McDevitt & Street Co. v. Fidelity & Deposit Co. of Maryland, 737 F. Supp. 351, 534 (W.D.N.C.1990); Texas Gulf Sulphur Co. v. Ritter, 371 F.2d 145, 147 (10th Cir. 1967).
The court has considered the relative wealth of the parties as advanced by plaintiff in support of its opposition to the motion to change venue. However, the court finds the most compelling facts to be those regarding the ongoing litigation in South Carolina covering the same subject matter as this lawsuit. The court does not believe plaintiff or its witnesses will be unduly inconvenienced by transfer of this action to the district of South Carolina where similar litigation is already pending.
In addition, the interest of justice is surely served if actions involving the same subject matter, parties and witnesses proceed in one court and/or jurisdiction.

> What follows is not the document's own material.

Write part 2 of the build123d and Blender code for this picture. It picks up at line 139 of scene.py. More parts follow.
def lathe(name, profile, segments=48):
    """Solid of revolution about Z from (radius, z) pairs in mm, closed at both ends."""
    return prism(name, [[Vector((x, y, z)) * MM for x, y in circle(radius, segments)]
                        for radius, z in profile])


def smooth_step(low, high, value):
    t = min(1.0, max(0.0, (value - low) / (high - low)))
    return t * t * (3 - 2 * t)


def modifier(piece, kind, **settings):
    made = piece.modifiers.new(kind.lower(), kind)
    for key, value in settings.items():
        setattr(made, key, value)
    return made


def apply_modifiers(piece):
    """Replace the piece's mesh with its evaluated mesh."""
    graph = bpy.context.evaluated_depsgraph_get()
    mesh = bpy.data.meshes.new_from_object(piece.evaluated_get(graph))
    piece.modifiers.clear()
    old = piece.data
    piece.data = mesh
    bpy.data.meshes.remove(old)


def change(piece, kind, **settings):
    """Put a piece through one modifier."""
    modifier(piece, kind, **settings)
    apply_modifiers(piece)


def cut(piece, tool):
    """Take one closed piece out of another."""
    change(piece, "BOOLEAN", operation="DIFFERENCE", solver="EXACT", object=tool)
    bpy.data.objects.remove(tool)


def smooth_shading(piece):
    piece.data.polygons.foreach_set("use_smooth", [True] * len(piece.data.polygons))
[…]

That conclusion is further supported when the jurisdiction to which this action will be transferred incorporates the site containing the equipment in question.
Accordingly, the court orders the action transferred to the District Court of South Carolina, Spartanburg Division.

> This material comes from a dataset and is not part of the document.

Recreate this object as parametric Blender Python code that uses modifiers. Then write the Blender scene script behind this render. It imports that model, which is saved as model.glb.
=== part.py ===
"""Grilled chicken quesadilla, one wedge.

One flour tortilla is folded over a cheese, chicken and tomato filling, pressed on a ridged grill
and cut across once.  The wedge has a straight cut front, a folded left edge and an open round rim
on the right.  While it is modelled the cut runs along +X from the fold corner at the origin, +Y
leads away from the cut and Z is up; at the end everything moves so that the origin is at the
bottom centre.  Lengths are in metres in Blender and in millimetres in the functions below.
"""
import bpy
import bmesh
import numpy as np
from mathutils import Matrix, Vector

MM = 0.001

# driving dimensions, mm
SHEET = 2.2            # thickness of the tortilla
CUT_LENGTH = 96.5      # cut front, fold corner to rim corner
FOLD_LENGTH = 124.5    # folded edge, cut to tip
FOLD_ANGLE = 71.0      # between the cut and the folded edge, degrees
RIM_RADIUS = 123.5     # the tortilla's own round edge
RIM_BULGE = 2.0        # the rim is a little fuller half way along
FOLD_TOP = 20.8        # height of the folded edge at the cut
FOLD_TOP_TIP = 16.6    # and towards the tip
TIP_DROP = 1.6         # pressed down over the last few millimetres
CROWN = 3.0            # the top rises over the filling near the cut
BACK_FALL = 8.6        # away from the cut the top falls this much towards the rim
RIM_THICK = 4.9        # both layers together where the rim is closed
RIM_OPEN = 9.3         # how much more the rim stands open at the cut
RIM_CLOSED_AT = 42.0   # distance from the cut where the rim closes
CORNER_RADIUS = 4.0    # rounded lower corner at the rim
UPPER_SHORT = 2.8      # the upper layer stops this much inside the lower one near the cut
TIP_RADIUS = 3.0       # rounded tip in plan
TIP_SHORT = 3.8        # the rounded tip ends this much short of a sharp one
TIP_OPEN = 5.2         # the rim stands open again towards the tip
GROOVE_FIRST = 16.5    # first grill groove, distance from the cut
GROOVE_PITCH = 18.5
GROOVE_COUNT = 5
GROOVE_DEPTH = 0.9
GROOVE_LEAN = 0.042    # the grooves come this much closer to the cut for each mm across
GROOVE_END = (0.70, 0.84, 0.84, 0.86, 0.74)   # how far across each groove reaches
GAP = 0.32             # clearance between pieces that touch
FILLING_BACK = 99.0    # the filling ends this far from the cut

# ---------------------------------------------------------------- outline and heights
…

The defendant's motion to dismiss for lack of personal jurisdiction is denied; defendant's motion to change venue is granted; defendant's motion to dismiss plaintiff's third and fourth claims for injunctive relief is granted. The court has also considered the motions to strike portions of the affidavits of Ronald W. Kobler and Martin C. Gross. Those motions are denied with the court giving appropriate weight and consideration to the admissible portions of the submitted affidavits.